The graduate student in music composition brings nuanced interpretations to works from centuries past

A professional mezzo-soprano, Julia Soojin Cavallaro, AG26, has a gift for singing early music, which spans the medieval through Baroque periods. She has performed with the world-renowned Handel and Haydn Society as well as smaller, innovative choirs such as Skylark Ensemble and Ensemble Altera.

While maintaining a busy performance schedule, she is also a master’s candidate in music composition at Tufts. She collaborates with her mentor, composer and professor John McDonald, on commissions inspired by early music; this past spring that work included reimagining a 12th-century chant as a piece for two violins.

For Cavallaro, early music, whether in how it is performed or how it is adapted for new works, can and should be made vital and fresh for contemporary audiences.

“I approach early music as music that isn’t ancient, distant, or removed,” she says. “I want to treat it as music that still feels relevant, that can teach us something about our modern lives and that connects us to people in the past.”

When did you first become interested in early music? 

I first joined choir in high school, and we performed the Magnificat secundi toni by Renaissance composer Tomás Luis de Victoria. It was unlike anything I had ever heard before. Each voice part moves independently and is equally important, so it was different from the way that a lot of later choral music sounds. But I liked the layered interplay of voices: I had the feeling that the whole is greater than the sum of the parts.

Our choral director, David Hodgkins at the Commonwealth School in Boston, then encouraged me to seriously pursue voice training, and I went to Harvard, where my choir directors, professors, and fellow students were also interested in early music. I learned a great deal about Renaissance and Baroque music there and went on to pursue a master’s in voice performance at Boston University.
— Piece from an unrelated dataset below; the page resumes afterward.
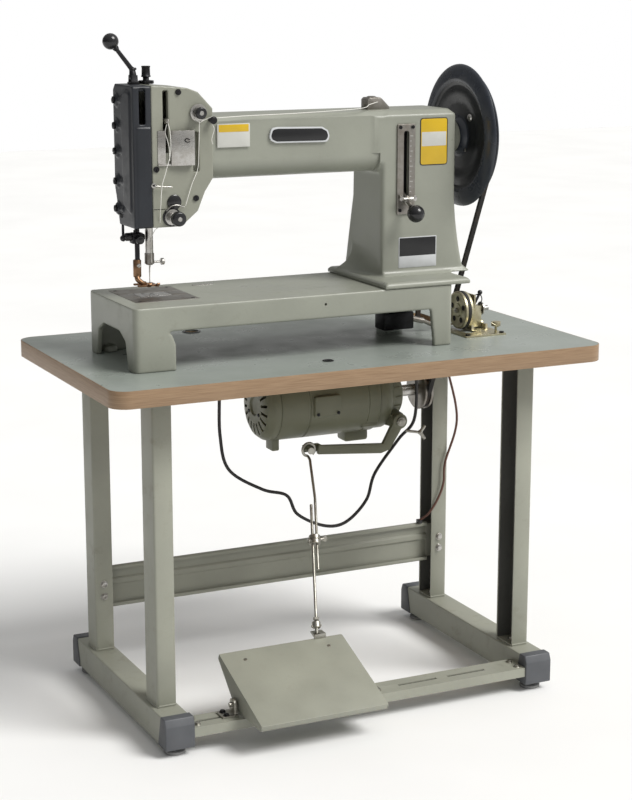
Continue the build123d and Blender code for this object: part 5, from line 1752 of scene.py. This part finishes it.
def make_world():
    """White to the camera; to the object, a soft room that is brighter above and to the right."""
    world = bpy.data.worlds.new("studio")
    bpy.context.scene.world = world
    world.use_nodes = True
    tree = world.node_tree
    back = tree.nodes["Background"]
    place = tree.nodes.new("ShaderNodeTexCoord")
    dot = tree.nodes.new("ShaderNodeVectorMath")
    dot.operation = "DOT_PRODUCT"
    dot.inputs[1].default_value = Vector((0.62, -0.16, 0.76)).normalized()
    tree.links.new(place.outputs["Generated"], dot.inputs[0])
    ramp = tree.nodes.new("ShaderNodeMapRange")
    ramp.inputs["From Min"].default_value = -0.45
    ramp.inputs["From Max"].default_value = 0.9
    ramp.inputs["To Min"].default_value = AMBIENT_LOW
    ramp.inputs["To Max"].default_value = AMBIENT_HIGH
    tree.links.new(dot.outputs["Value"], ramp.inputs["Value"])
    tree.links.new(ramp.outputs["Result"], back.inputs["Strength"])
    back.inputs["Color"].default_value = (1.0, 1.0, 0.985, 1)
    white = tree.nodes.new("ShaderNodeBackground")
    white.inputs["Color"].default_value = (1, 1, 1, 1)
    path = tree.nodes.new("ShaderNodeLightPath")
    join = tree.nodes.new("ShaderNodeMixShader")
    tree.links.new(path.outputs["Is Camera Ray"], join.inputs[0])
    tree.links.new(back.outputs[0], join.inputs[1])
    tree.links.new(white.outputs[0], join.inputs[2])
    tree.links.new(join.outputs[0], tree.nodes["World Output"].inputs["Surface"])


def make_lights():
    """One broad key light from the front right, above."""
    sun = bpy.data.lights.new("key", "SUN")
    sun.energy = KEY_STRENGTH
    sun.angle = math.radians(28)
    sun.color = (1.0, 0.99, 0.965)
    lamp = bpy.data.objects.new("key", sun)
    lamp.rotation_euler = (-KEY_FROM).to_track_quat("-Z", "Y").to_euler()
    bpy.context.scene.collection.objects.link(lamp)


def make_camera():
    """Eye height a little above the machine, well to the operator's left."""
    data = bpy.data.cameras.new("camera")
    data.sensor_fit = "VERTICAL"
    data.sensor_height = 36.0
    data.lens = 85.05
    camera = bpy.data.objects.new("camera", data)
    camera.location = DATUM + Vector((-1.8613, -3.9002, 1.6622))
    camera.rotation_euler = (math.pi / 2 - 0.2209, 0, -0.4493)
    bpy.context.scene.collection.objects.link(camera)
    bpy.context.scene.camera = camera


dress_cad()
make_stage()
make_world()
make_lights()
make_camera()
bpy.context.scene.view_settings.view_transform = "Standard"

BUILDERS = (
    make_arm, make_bed, make_head, make_cover, make_handwheel, make_tensions, make_thread_guides,
    make_machine_screws, make_take_up, make_needle_group, make_presser, make_bed_plates,
    make_lifter, make_stitch_control, make_labels, make_oiler, make_threads, make_winder,
    make_table, make_stand, make_brace, make_rail, make_treadle, make_pitman, make_clutch_lever,
    make_motor, make_belt, make_cables,
)
for build in BUILDERS:
    build()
For a piece you wrote this past winter at Tufts, you repurposed a medieval chant. Can you talk more about that idea and process?

Yes, that was the first time I had done something like that! I was inspired by a piece by 12th-century Benedictine abbess Hildegard of Bingen. I quoted the first phrase of her chant “Karitas habundat” in my violin duet for Hsin-Lin Tsai and Miguel Pérez-Espejo Cárdenas, who perform as L’Étoile Duo. In the duet, the two violins echo each other, passing the chant melody back and forth. A colleague and friend of mine sang the original at my wedding, and for this occasion, where I wanted to convey the idea of a romantic partnership of equals, I thought it worked well for two string players who are a husband-and-wife duo.

Can you expand on your approach to singing early music? 

I want the listener to understand the love and passion that we have for it. You might think, “What does music from the past have to do with us now?” But part of the excitement of doing music that’s this old is that we can experiment with it. Here is something that has stood the test of time, and we can do a fresh take on it.

It could seem on the outside to be stuffy, that there are a lot of rules, that it’s only for certain people. But I would want people to know that everyone is welcome and that we are not trying to uphold certain ways of thinking or being or playing. We’re trying to innovate and do something new and exciting that’s accessible for everyone.

For those who are new to early music, is there a piece you would recommend?

It’s hard to recommend just one piece, because medieval chant is so different from Renaissance polyphony which is yet again different from Baroque oratorio or opera. But regardless, I would definitely recommend that people listen to Victoria’s Requiem, which I sang this summer with Skylark Ensemble at the Hispanic Society of America. It’s a masterpiece of Renaissance polyphony. One voice part will carry the melody at first, and then it will switch to another voice part, as each voice takes a turn coming out of the texture. It has a monumental quality.

The important thing is just to listen. Appreciating this music is like experiencing a Gothic cathedral. It’s fine to just let it wash over you, to be immersed in it. That’s definitely what it feels like when I’m singing.